There is also the problem of overestimating upgrades. A recent polish, generic service or aftermarket diamonds rarely add value in the way owners expect. In some cases, they reduce buyer appeal.
Finally, many sellers treat all Rolex models as equally liquid. They are not. A steel Submariner, a vintage Oysterdate and a yellow gold Cellini do not move through the market in the same way. Demand, buyer pool and resale speed all differ.
When a valuation needs a specialist eye
Some Rolex watches cannot be priced properly from a quick description. Vintage references, tropical dials, rare configurations, military-issued pieces, COMEX variants, unusual stone dials and watches with mixed-service parts all need experienced assessment.
Inherited watches also fall into this category. Families often have limited paperwork and may not know whether the watch has been altered over decades. In those cases, a serious valuation should look beyond the model name and inspect the watch in detail.
This is especially true if you want to avoid leaving money on the table.
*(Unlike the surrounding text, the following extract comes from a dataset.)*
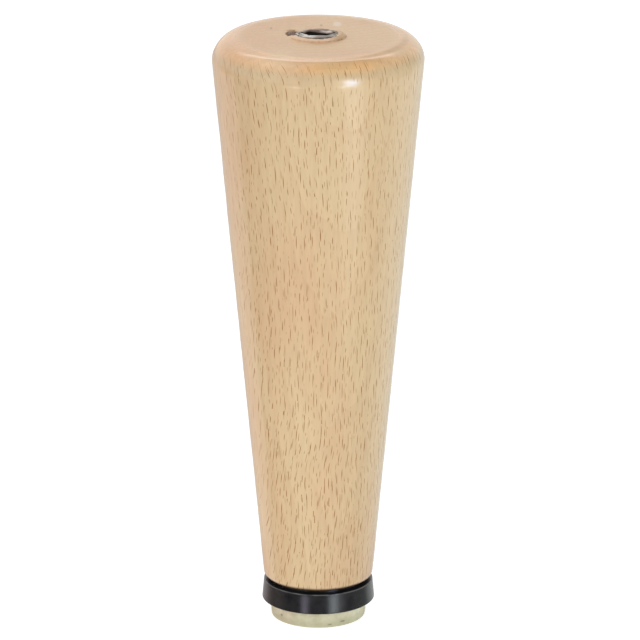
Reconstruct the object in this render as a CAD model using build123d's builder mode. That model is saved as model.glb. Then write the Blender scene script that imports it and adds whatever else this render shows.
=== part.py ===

A specialist buyer such as Watch Nest will usually spot details that generic dealers and casual marketplace buyers miss, and that can make a meaningful difference to the final figure.
What a fair Rolex price really looks like
A fair price is not the highest number on a screen. It is the amount a genuine buyer will pay for your exact Rolex, in its current condition, within a timeframe that suits you, and through a selling route you are comfortable with.
That means the best price is sometimes not the highest headline offer. It may be the strongest net return with no fees, no drawn-out negotiation and no uncertainty over payment. For one seller, that means a fast direct sale. For another, it means waiting for consignment. The key is knowing the difference before you commit.
If you are pricing a Rolex to sell, treat it like a real asset rather than a rough estimate. The more precise the watch details and the more realistic the market comparison, the closer you will get to a figure you can trust. Good pricing does not just protect value - it puts you in control of the sale.